We could make cars bigger, which is protective, but make them light.”

Lovins uses Boltzmann’s language, discussing energy lost to heat, and touches base with Shannon when he points out that lighter cars appear dangerous. His final sentence is like a supply/demand graph, but safety and weight the two offers. Since safety is in the eye of the beholder, it comes from information; since weight is an issue because of gravity, it generates entropy.

Lovins doesn’t use an entropy/information economic phase space, however, or at least not in this presentation. If he did, the discussion might expand from safety and vehicle size, to other factors that convincingly inform a driver she is safe.

Carbon fiber costs around $8 a pound, steel $1. Because information input – the driver’s basis for feeling safe — combines psychology and physics, an optimal economic solution may not be simply better materials. Drivers’ sense of safety involves self-efficacy and control-capacity. They measure security, in information theory terms, by considering how much they can reduce uncertainty.

As entropy requires a frame-of-reference for measurement, so does information. But if friction creates entropy, information reduces uncertainty. A vehicle that provides exceptional control, through automated response to its own sensors and external data, reduces driver uncertainty. This reduces driver requirements for new information, collected, from high perched seats in an SUV.

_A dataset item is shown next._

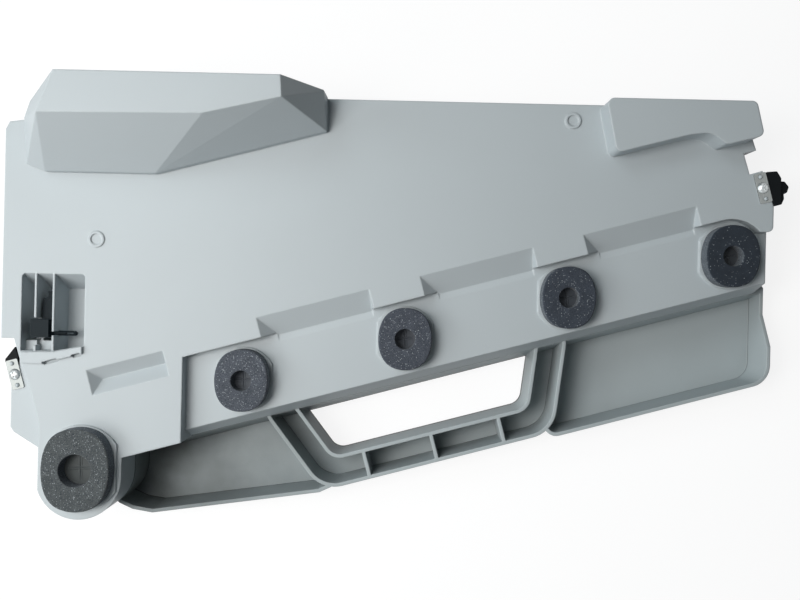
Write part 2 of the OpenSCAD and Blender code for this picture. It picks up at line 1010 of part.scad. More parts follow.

In Boltzmann economics, the entropy cost curve increases with vehicle weight and size, while uncertainty decreases. Low-weight materials might make the entropy curve shallow, but it won’t extend to low-cost vehicles. Improved vehicle control systems may also cost too much for ordinary cars, but these systems may emerge from many sources, whether corporate, government, university, or international R&D centers, not to mention drivers, so future costs are ambiguous. Ideally, a Boltzmann economist could plot the cost of a car’s information based security provided to drivers, and a measure of it’s entropy production.